BBC Science Correspondent Palab Ghosh: "Some scientists believe not enough research has been done."
British 400m athlete Allison Curbishley backed calls for an investigation.

The 23-year-old said: "I believe that Linford is innocent but hopefully now we can start checking into this nandrolone situation, rather than immediately pointing the finger and crying 'cheat.'

"It is a very strange situation because it is becoming more and more common and that can't be because all these people are cheating.
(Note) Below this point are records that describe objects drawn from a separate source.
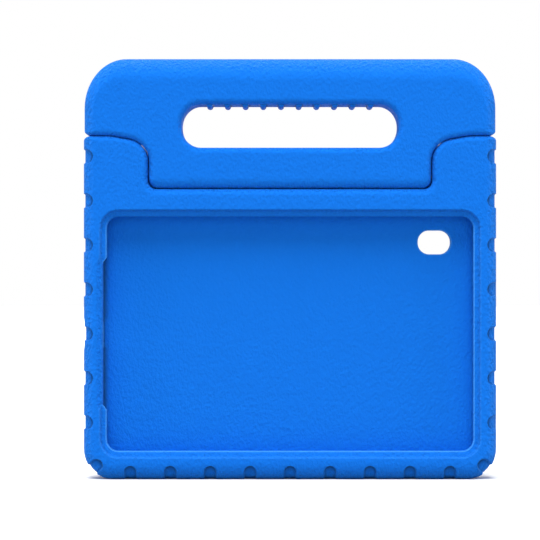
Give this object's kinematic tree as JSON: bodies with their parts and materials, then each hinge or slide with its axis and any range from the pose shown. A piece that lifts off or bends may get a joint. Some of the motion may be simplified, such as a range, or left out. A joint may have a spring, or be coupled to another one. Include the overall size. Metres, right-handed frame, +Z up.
{
  "type": "kids tablet case",
  "caption": "Thick moulded foam case with a lipped window for a small tablet and a carrying handle that folds back on two pivots as a stand.",
  "frame": {"origin": "middle of the flat bottom edge that the case stands on", "axes": "+Z up through the handle, the window faces -Y, +X to the right seen from the front"},
  "size_m": [0.2246, 0.026, 0.229],
  "materials": {
    "blue_foam": "matte moulded EVA foam with a fine leathery grain",
    "pin_plastic": "moulded nylon",
    "bush_plastic": "moulded acetal"
  },
  "bodies": {
    "case": {"case_shell": "blue_foam", "pivot_pin_left": "pin_plastic", "pivot_pin_right": "pin_plastic"},
    "handle": {"carry_handle": "blue_foam", "pivot_bush_left": "bush_plastic", "pivot_bush_right": "bush_plastic"}
  },
  "joints": [
    {"name": "handle_fold", "type": "hinge", "parent": "case", "child": "handle", "pos_m": [0, 0, 0.1677], "axis": [-1, 0, 0], "range_deg": [0, 90]}
  ]
}
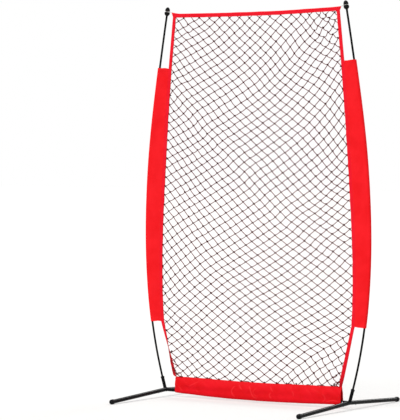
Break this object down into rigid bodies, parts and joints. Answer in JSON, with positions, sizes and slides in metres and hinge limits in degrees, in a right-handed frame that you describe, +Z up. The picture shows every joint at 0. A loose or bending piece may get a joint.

"If it happens a couple of times then you can call it a coincidence, but now it is happening worldwide it simply can't be."

'Worrying situation'

The British number two over the one-lap discipline has admitted both she and other athletes are scared of what could happen to them after they are randomly tested.

"It is a very worrying situation because none of us really know how our bodies will react to what we take," said Curbishley.

"Many athletes take supplements that are perfectly within the rules but it's starting to seem as though your body is beginning to react in different ways."

Escaped ban

Tennis player Petr Korda also had traces of nandrolone in a dope test carried out at Wimbledon last year.

But Korda, who has since retired, escaped a ban because a panel decided he had taken steroids unknowingly.

World athletics officials are currently considering the case of Sri Lankan sprinter Susantika Jayasinghe, who tested positive for nandrolone in April 1998.